On the basis of the very extensive data which we have today from aboriginal tribes it is not only a reasonable but, indeed, almost a verifiable hypothesis that we are here actually in the presence of such an archaic speculum mentis.
Our problem is thus basically a psychological one. In fact, only if we view it as primarily such, as an attempt by man to solve his problems inward and outward, does the figure of Trickster become intelligible and meaningful. — Paul Radin, op. cit., p. xxiv.
Radin's insight emerges from a profound study of years of this mythological phenomenon. It converges remarkably with an unusual injunction or "golden precept" offered in the Orient to beginning seekers of spiritual reality:
The Mind is the great Slayer of the Real.
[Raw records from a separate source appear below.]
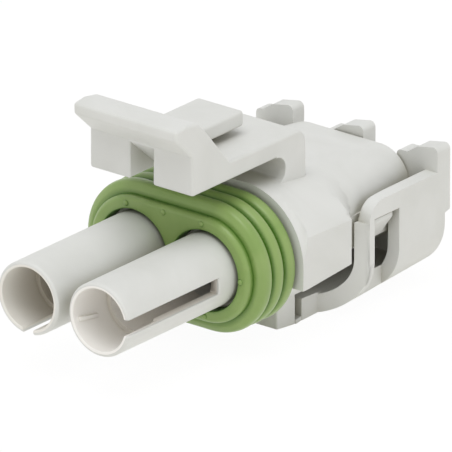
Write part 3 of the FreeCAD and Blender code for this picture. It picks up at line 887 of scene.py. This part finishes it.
class CONNECTOR_OT_stage(bpy.types.Operator):
    """Set the white floor, the soft light and the camera"""

    bl_idname = "connector.stage"
    bl_label = "Stage"

    def execute(self, context):
        white_floor(context)
        studio_light(context.scene)
        photo_camera(context.scene)
        context.scene.view_settings.view_transform = "Standard"
        return {"FINISHED"}


class CONNECTOR_PT_panel(bpy.types.Panel):
    """Buttons that build the connector's looks"""

    bl_idname = "CONNECTOR_PT_panel"
    bl_label = "Sealed Connector"
    bl_space_type = "VIEW_3D"
    bl_region_type = "UI"
    bl_category = "Connector"

    def draw(self, context):
        layout = self.layout
        for settings in (context.scene.connector_finish, context.scene.connector_sizes):
            box = layout.box()
            for name in settings.bl_rna.properties.keys():
                if name not in ("rna_type", "name"):
                    box.prop(settings, name)
        for step in STEPS:
            layout.operator(step.bl_idname)


STEPS = (
    CONNECTOR_OT_housing,
    CONNECTOR_OT_key_rib,
    CONNECTOR_OT_latch_arm,
    CONNECTOR_OT_rear_cover,
    CONNECTOR_OT_catches,
    CONNECTOR_OT_seal,
    CONNECTOR_OT_nubs,
    CONNECTOR_OT_stage,
)
CLASSES = (ConnectorFinish, ConnectorSizes, *STEPS, CONNECTOR_PT_panel)


def register():
    """Adds the add-on's classes and settings."""
    for item in CLASSES:
        bpy.utils.register_class(item)
    bpy.types.Scene.connector_finish = bpy.props.PointerProperty(type=ConnectorFinish)
    bpy.types.Scene.connector_sizes = bpy.props.PointerProperty(type=ConnectorSizes)


def unregister():
    """Removes the add-on's classes and settings."""
    del bpy.types.Scene.connector_sizes
    del bpy.types.Scene.connector_finish
    for item in reversed(CLASSES):
        bpy.utils.unregister_class(item)


def main():
    """Builds everything in order."""
    register()
    bpy.ops.connector.housing()
    bpy.ops.connector.key_rib()
    bpy.ops.connector.latch_arm()
    bpy.ops.connector.rear_cover()
    bpy.ops.connector.catches()
    bpy.ops.connector.seal()
    bpy.ops.connector.nubs()
    bpy.ops.connector.stage()


if __name__ == "__main__":
    main()
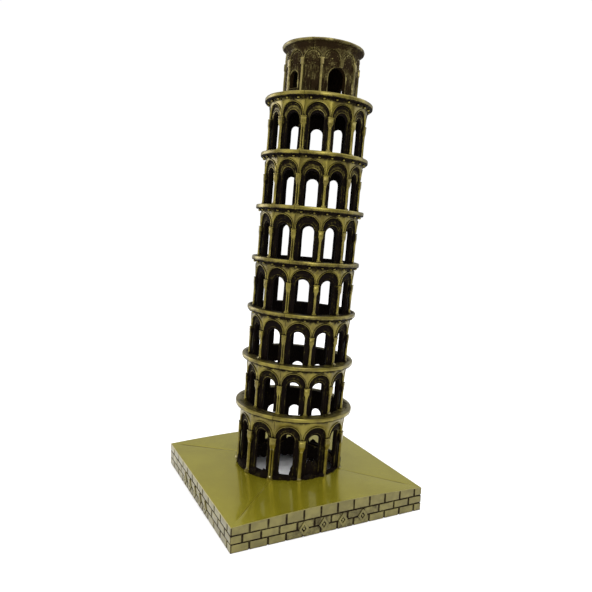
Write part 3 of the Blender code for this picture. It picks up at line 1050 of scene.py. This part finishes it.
def build_stage():
    mesh = bpy.data.meshes.new("floor")
    bm = bmesh.new()
    bmesh.ops.create_grid(bm, x_segments=1, y_segments=1, size=0.5)
    bm.to_mesh(mesh)
    bm.free()
    floor = link_object("floor", mesh)
    material, _, shader = node_tree("floor_white")
    shader.inputs["Base Color"].default_value = (0.95, 0.95, 0.96, 1)
    shader.inputs["Roughness"].default_value = 0.9
    mesh.materials.append(material)

    world = bpy.data.worlds.new("studio")
    bpy.context.scene.world = world
    world.use_nodes = True
    tree = world.node_tree
    background = tree.nodes["Background"]
    background.inputs["Color"].default_value = (1.0, 1.0, 1.0, 1)
    # The backdrop is white to the camera; the room around the tent is dimmer.
    seen = tree.nodes.new("ShaderNodeLightPath").outputs["Is Camera Ray"]
    tree.links.new(ramp(tree, seen, 0.46, 1.02, 0.0, 1.0), background.inputs["Strength"])
    area_light("top", (0.05, -0.05, 0.75), (0, 0, 0.05), (1.6, 1.6), 12.5)
    area_light("left", (-0.75, -0.05, 0.30), (0, 0, 0.08), (0.5, 0.6), 1.8, (1.0, 0.97, 0.95))
    area_light("front", (-0.15, -0.75, 0.42), (0, 0, 0.08), (0.35, 0.35), 2.6)
    area_light("back_left", (-0.50, 0.75, 0.28), (0, 0, 0.06), (0.5, 0.5), 3.0, (1.0, 0.96, 0.94))
    area_light("right", (0.70, -0.15, 0.30), (0, 0, 0.08), (0.4, 0.6), 1.2, (0.97, 0.97, 1.0))
    bpy.context.scene.view_settings.view_transform = "Standard"


def build_camera():
    """View from the front left, slightly down, with a slight roll."""
    azimuth, elevation, roll = (math.radians(angle) for angle in (-26.517, 7.402, 2.087))
    forward = Vector((-math.sin(azimuth) * math.cos(elevation),
                      math.cos(azimuth) * math.cos(elevation), -math.sin(elevation)))
    right = Vector((math.cos(azimuth), math.sin(azimuth), 0))
    up = right.cross(forward)
    right, up = (right * math.cos(roll) + up * math.sin(roll),
                 up * math.cos(roll) - right * math.sin(roll))
    data = bpy.data.cameras.new("camera")
    data.lens = 35.31
    data.sensor_width = 36.0
    data.clip_start = 0.01
    data.clip_end = 50.0
    camera = link_object("camera", data)
    matrix = Matrix((right, up, -forward)).transposed().to_4x4()
    matrix.translation = Vector((-0.10458, -0.21215, 0.11234))
    camera.matrix_world = matrix
    bpy.context.scene.camera = camera


def main():
    build_camera()
    brass = antique_brass(
        "arcade_antique_brass", bright=(0.180, 0.148, 0.022), worn=(0.114, 0.090, 0.016),
        patina=(0.0045, 0.0028, 0.0022), bright_rough=0.36, patina_rough=0.6, coat=0.25)
    belfry_brass = antique_brass(
        "belfry_antique_brass", bright=(0.17, 0.143, 0.042), worn=(0.095, 0.075, 0.022),
        patina=(0.014, 0.008, 0.0028), bright_rough=0.40, patina_rough=0.6, coat=0.15)
    bricks = antique_brass(
        "brick_relief_brass", bright=(0.175, 0.152, 0.046), worn=(0.128, 0.110, 0.034),
        patina=(0.018, 0.012, 0.007), bright_rough=0.40, patina_rough=0.5, coat=0.45)
    solder_brass = antique_brass(
        "solder", bright=(0.24, 0.21, 0.09), worn=(0.13, 0.11, 0.05),
        patina=(0.012, 0.008, 0.007), bright_rough=0.30, patina_rough=0.45, coat=0.15)
    build_base(polished_top("polished_brass_top"), bricks)
    build_tower(brass, belfry_brass)
    build_solder_lumps(solder_brass)
    build_dark_solder_and_shade_bank(brass)
    build_stage()


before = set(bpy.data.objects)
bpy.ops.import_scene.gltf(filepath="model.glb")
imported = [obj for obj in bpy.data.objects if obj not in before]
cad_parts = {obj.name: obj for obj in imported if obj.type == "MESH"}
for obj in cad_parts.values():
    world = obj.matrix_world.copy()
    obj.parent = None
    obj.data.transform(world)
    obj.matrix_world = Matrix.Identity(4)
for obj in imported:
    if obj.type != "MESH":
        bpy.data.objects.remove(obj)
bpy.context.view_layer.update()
main()
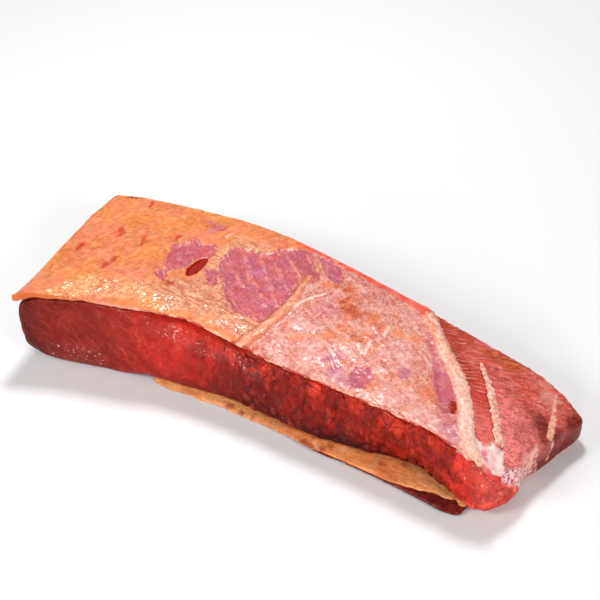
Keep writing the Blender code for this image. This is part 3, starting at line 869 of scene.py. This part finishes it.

Let the Disciple slay the Slayer.
— H. P. Blavatsky, The Voice of the Silence, Theosophical University Press, Pasadena, 1957; p 1.
Here is an arresting insight into the nature of our mind. We learn that mind can cause us to misperceive the true nature of things — first and foremost, of ourselves — and we are advised to overcome it. For obviously we are not told to destroy the mind, that marvelous instrument of perception and analysis which we possess by virtue of evolution, only to master that power it has which in classical Eastern thought is called maya or "illusion." This is clear when, later, the same source says:
For mind is like a mirror; it gathers dust while it reflects. It needs the gentle breezes of Soul-Wisdom to brush away the dust of our illusions. Seek O Beginner, to blend thy Mind and Soul. — Ibid., p. 26.
And here is a further discernment: the mind must be dual in its powers. While it can blur our perception of the real, it is paradoxically the faculty in us that — properly employed — can carry our vision beyond the data of the mere brain and the senses. Our mind is not the sum total of our consciousness, then. And it is when we fall into the error of believing this to be so that mind tricks us. Only when we use mind to free ourselves of such limitations can it work the transformation releasing us into the full consciousness of our complete being, allegorized in the sun-snaring episodes of the mythoi, the seizing of the divine fire of knowledge.
Many Amerindian peoples, to say nothing of traditional cultures elsewhere, knew this and were fully aware of the pernicious effects which could result for the community when people thought with the brain alone and forgot the thought arising from the heart. In their mythoi we see Raven and Coyote hilariously doing everything their cultures forbid to its members, and other myths have Trickster doing everything ritually backward. In fact, with the Lakota of the great plains the trickster was made a permanent asset of the community in the person of the medicine-men known as the Thunder Dreamers or heyokas, the "clowns." Only the heyokas were permitted to do all acts in reverse of the usual order. Whenever an ugly situation developed resulting from misunderstandings and misapprehensions among the people, the beyoka would burst upon the scene with his clowning and cavorting. Seeing this strange performance was usually enough to restore good humor and restraint to those embroiled in the matter, allowing a more humane solution to be reached and protecting the community from itself. The heyoka was a living speculum mentis whose contribution was to help transform the trickster in us into the beneficent hero for the good of the whole.